As I learned more about herbal medicine, however, I discovered that many of these values were threatened by the commercialization of herbal products. With filmmaker, Terrence Youk, we produced Numen: the Healing Power of Plants, to celebrate what to us is most important and powerful about herbal medicine and to bring these values to a larger audience, to those who might only see herbs on the shelves of a Whole Foods market. As we screened the film around the country, I came to see that what viewers then needed, especially in areas without easy access to herbalists teaching classes, were simple handouts to allow them to begin growing and preparing teas and tinctures on their own. And so we put together this resource guide with basic information on everything from growing and harvesting plants to preparing teas and tinctures to information on how to care for simple ailments like fevers, colds and flu at home.

How does your work address needs that you see in today’s health care system?

I believe one of the greatest needs today is education. We all need to understand more about how our bodies work and how to keep them healthy. Our lack of education makes us overly dependent on a medical system that in my opinion does not have our best interests in mind. The more we know, the more empowered we are to take greater charge of our own health and to demand better quality when we do need to turn to medical providers. We produced Numen to encourage viewers to ask more questions about the healthcare they are provided and we produced the resource guide to provide them with some tools to begin to answer those questions for themselves.

What do you wish more people knew about health?

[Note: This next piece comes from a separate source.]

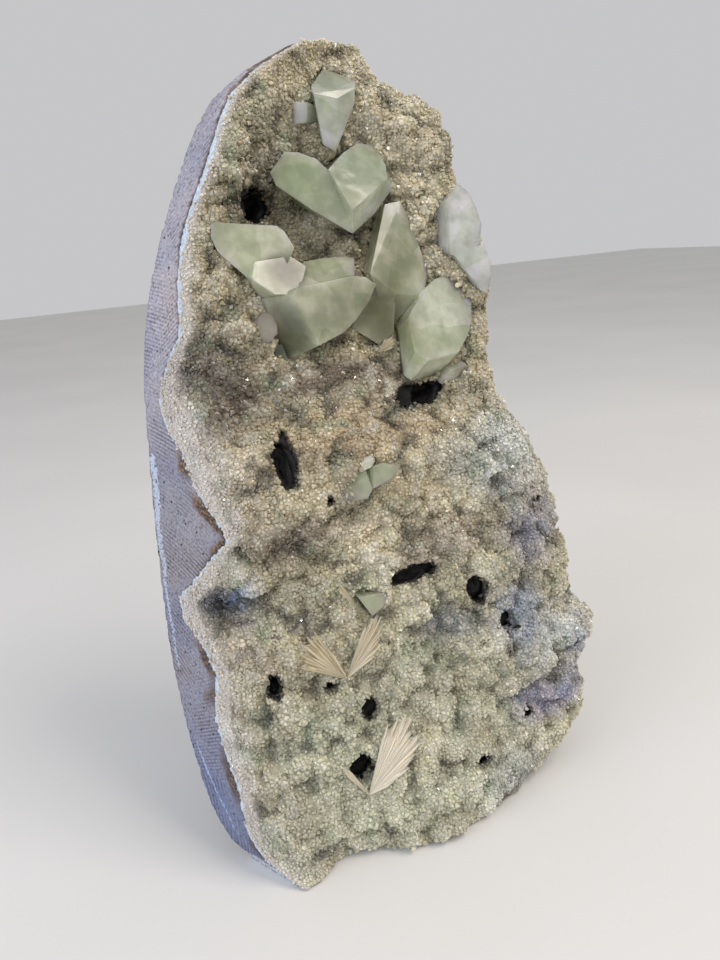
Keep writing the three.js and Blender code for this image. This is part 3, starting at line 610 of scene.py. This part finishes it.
crust_piece = mesh_piece("quartz_crust", crust, crust_quads, chalcedony, "druse", True, tint=crust_tint)
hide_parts("quartz_druse")

# Quartz points
# The glitter of the druse: quartz crystals mostly 1 to 3 mm across, grown side by side out of the crust,
# each a six-sided point with uneven faces. They are joined into meshes one above the other.
# Points grow on crust turned this far forward, or this far to the left on the cut, which is this near in
# mm. In the holes they stop at this share of the way to the rim.
POINTS_FORWARD = 0.1
POINTS_LEFTWARD = -0.3
CUT_NEAR = 1.0
POINTS_TO_RIM = 0.8
# How far apart they are at least, how far off their places and how wide, in mm. Their lengths are shares
# of the radius. Then how far they tilt, and how far they stand out of the crust in mm.
POINT_GAP = 0.9
POINT_SCATTER = 0.3
POINT_RADIUS = (0.66, 1.15)
POINT_LENGTH = (0.25, 0.7)
POINT_TILT = 0.6
POINT_STAND = (-0.1, 0.2)
# Places where they are larger or smaller: size in mm and how much. On the cut they are smaller.
POINT_SWELL = (9, 0.25)
POINT_ON_CUT = 0.75
# The lowest heights in mm for the crust that a point grows on, for its middle and for its corners.
LOWEST_SEED = 1.4
LOWEST_POINT = 1.7
LOWEST_CORNER = 0.1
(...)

That our health is inextricably connected to the health of the environment. And that pursuing more natural forms of medicine is crucial not just for our own health and wellness but because it is better for the environment and that we can’t be well until the environment in which we live is well.

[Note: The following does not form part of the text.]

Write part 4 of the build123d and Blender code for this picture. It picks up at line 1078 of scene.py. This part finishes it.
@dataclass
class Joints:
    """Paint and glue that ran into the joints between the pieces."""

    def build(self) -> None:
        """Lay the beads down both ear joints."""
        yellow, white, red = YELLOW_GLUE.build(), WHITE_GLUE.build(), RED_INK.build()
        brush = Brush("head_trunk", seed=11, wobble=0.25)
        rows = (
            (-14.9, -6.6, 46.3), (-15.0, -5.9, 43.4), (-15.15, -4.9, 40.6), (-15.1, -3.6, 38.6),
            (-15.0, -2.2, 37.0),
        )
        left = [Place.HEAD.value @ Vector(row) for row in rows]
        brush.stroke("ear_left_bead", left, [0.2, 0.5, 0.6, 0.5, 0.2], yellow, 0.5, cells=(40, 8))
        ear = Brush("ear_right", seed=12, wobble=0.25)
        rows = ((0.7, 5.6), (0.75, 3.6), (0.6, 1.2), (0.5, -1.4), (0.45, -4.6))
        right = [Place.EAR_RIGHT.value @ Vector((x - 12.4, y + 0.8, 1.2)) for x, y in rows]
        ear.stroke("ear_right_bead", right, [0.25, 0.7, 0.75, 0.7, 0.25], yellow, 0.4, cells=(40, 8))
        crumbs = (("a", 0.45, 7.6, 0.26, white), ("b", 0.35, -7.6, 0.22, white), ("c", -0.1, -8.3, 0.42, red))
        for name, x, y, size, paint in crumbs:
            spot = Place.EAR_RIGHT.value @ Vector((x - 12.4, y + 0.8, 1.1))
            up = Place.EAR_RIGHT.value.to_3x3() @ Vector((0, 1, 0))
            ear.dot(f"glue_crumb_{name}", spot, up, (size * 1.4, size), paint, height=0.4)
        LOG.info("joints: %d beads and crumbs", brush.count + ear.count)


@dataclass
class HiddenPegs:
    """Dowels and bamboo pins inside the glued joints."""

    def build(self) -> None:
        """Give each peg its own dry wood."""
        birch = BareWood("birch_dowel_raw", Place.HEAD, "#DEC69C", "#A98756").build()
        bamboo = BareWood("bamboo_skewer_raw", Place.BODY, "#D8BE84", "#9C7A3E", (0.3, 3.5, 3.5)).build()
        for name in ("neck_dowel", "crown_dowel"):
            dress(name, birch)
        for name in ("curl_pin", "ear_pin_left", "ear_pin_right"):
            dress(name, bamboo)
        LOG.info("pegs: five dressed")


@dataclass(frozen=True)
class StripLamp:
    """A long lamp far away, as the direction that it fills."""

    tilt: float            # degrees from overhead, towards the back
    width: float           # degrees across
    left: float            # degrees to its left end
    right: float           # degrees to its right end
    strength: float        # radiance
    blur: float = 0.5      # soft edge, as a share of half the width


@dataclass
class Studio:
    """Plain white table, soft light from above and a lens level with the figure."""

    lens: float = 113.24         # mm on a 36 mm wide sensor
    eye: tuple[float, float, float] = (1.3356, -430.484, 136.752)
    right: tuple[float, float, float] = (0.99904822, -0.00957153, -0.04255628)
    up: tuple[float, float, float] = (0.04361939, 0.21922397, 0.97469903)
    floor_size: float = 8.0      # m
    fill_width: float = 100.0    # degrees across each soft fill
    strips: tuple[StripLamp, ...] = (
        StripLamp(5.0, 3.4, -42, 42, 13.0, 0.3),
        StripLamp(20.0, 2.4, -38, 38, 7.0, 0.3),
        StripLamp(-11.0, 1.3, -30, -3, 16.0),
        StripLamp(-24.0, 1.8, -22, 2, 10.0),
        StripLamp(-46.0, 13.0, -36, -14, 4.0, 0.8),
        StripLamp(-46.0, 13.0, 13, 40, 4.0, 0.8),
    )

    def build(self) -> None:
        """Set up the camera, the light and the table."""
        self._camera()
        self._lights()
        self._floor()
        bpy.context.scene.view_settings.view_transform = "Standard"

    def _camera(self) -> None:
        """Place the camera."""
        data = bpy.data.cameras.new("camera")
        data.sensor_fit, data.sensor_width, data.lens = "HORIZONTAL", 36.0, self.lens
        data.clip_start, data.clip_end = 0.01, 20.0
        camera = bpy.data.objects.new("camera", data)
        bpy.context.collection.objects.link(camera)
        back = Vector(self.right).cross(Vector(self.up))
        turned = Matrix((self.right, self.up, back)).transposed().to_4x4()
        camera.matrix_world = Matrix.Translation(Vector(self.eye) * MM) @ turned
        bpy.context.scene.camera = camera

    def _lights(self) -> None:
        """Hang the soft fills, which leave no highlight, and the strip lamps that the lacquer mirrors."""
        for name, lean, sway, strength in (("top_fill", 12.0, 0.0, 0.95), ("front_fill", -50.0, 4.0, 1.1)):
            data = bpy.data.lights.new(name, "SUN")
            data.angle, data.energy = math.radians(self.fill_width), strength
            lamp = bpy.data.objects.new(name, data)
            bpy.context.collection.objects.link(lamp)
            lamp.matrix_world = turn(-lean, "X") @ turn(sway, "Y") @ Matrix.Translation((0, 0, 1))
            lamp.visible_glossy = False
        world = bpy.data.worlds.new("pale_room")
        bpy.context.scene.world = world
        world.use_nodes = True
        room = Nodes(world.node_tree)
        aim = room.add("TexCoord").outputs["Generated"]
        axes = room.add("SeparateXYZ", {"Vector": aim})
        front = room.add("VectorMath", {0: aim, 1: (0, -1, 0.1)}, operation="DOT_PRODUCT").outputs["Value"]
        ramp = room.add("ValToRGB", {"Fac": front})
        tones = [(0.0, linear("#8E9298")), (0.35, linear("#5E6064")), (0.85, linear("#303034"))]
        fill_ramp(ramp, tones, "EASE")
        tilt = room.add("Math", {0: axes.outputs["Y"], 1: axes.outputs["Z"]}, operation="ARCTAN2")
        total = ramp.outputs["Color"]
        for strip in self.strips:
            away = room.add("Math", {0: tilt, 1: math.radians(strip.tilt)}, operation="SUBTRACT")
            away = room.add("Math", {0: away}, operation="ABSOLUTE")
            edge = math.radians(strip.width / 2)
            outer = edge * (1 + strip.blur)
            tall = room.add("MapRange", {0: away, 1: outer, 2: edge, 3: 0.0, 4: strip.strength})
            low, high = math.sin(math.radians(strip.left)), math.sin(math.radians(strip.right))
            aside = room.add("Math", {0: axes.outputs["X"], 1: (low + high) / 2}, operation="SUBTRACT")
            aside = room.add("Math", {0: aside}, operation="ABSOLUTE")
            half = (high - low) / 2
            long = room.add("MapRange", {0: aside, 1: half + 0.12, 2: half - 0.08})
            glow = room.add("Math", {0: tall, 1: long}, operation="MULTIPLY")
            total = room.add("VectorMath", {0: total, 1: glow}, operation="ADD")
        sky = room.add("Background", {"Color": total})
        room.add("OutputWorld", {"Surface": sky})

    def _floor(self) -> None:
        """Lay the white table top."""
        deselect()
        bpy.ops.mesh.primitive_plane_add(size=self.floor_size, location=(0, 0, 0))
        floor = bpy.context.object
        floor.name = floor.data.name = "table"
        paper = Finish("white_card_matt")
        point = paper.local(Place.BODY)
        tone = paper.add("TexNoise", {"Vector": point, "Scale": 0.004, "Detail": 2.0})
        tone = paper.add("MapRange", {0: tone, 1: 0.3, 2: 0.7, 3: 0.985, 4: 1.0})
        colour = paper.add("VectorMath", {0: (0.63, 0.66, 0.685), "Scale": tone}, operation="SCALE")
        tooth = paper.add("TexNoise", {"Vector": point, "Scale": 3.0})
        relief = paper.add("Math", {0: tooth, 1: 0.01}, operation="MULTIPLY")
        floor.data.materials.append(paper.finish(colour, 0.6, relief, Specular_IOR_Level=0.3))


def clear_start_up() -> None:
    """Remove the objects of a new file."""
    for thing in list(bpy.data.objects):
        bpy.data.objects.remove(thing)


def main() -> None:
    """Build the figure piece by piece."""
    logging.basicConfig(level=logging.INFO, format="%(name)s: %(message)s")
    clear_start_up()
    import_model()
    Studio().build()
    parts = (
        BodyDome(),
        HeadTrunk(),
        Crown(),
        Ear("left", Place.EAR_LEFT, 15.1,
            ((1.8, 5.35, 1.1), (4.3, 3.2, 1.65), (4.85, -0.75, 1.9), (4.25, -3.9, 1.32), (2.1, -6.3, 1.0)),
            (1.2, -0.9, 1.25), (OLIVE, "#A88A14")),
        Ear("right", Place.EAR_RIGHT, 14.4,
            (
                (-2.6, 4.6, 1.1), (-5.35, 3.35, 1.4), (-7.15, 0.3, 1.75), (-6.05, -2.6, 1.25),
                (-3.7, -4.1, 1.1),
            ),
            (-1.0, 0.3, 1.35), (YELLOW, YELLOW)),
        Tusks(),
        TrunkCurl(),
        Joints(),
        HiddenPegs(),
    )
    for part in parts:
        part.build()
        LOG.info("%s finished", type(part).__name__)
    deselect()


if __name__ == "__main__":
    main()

At screenings of Numen, I have been surprised to discover that while many people are willing to ask hard questions about where their food comes from and to demand organic, locally produced food, they are not asking those same questions of the medicines they consume. To me, we should be even more concerned about what goes into these medicines than about the foods we consume. And yet we aren’t asking those questions. I think part of this is a question of education and the assumption that the doctor, ultimately, knows best. Part of this is the fact of being sick. When we are ill – or someone we love is ill – all we want is for them to be better, regardless of the environmental cost. But to me this is why it is even more important to educate ourselves about alternatives and to begin asking harder questions about the sources and effects of the medicines prescribed by doctors when we are well, not when we are sick. So that we are able to use this knowledge to begin to demand changes in the medicines we are provided.

What has been hardest for you on this path of natural health?

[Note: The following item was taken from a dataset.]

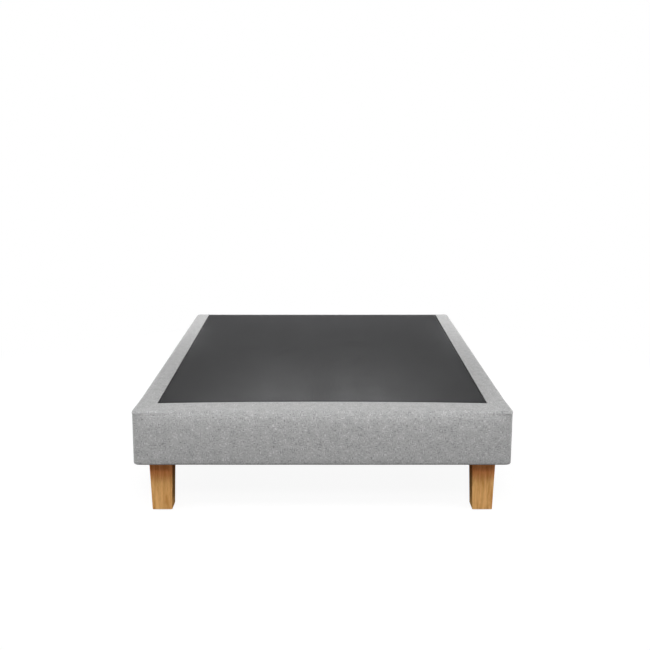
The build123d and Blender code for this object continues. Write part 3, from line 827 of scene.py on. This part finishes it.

Last year our son cut the tendon in his pinky and had to have staged reconstructive hand surgery. Not only did this experience trigger my deepest fears as a mother, it made me question everything I had come to understand from making Numen about the role of spirit and intuition and about the differences between allopathic and alternative medicine. What I found I could count on wasn’t what I’d been told I could count on by the people whose advice I had trusted. And what I had trusted about my intuition turned out to have been wrong, or not what I had believed. This experience—as so many of my experiences as a mother—gave me a far more grounded perspective on healing and medicine than I had discovered in research on those topics. It also helped me see that, like the healers in Nepal, what ultimately matters is the quality of the attention and skill of the practitioner in the moment, not the type of medicine they practice.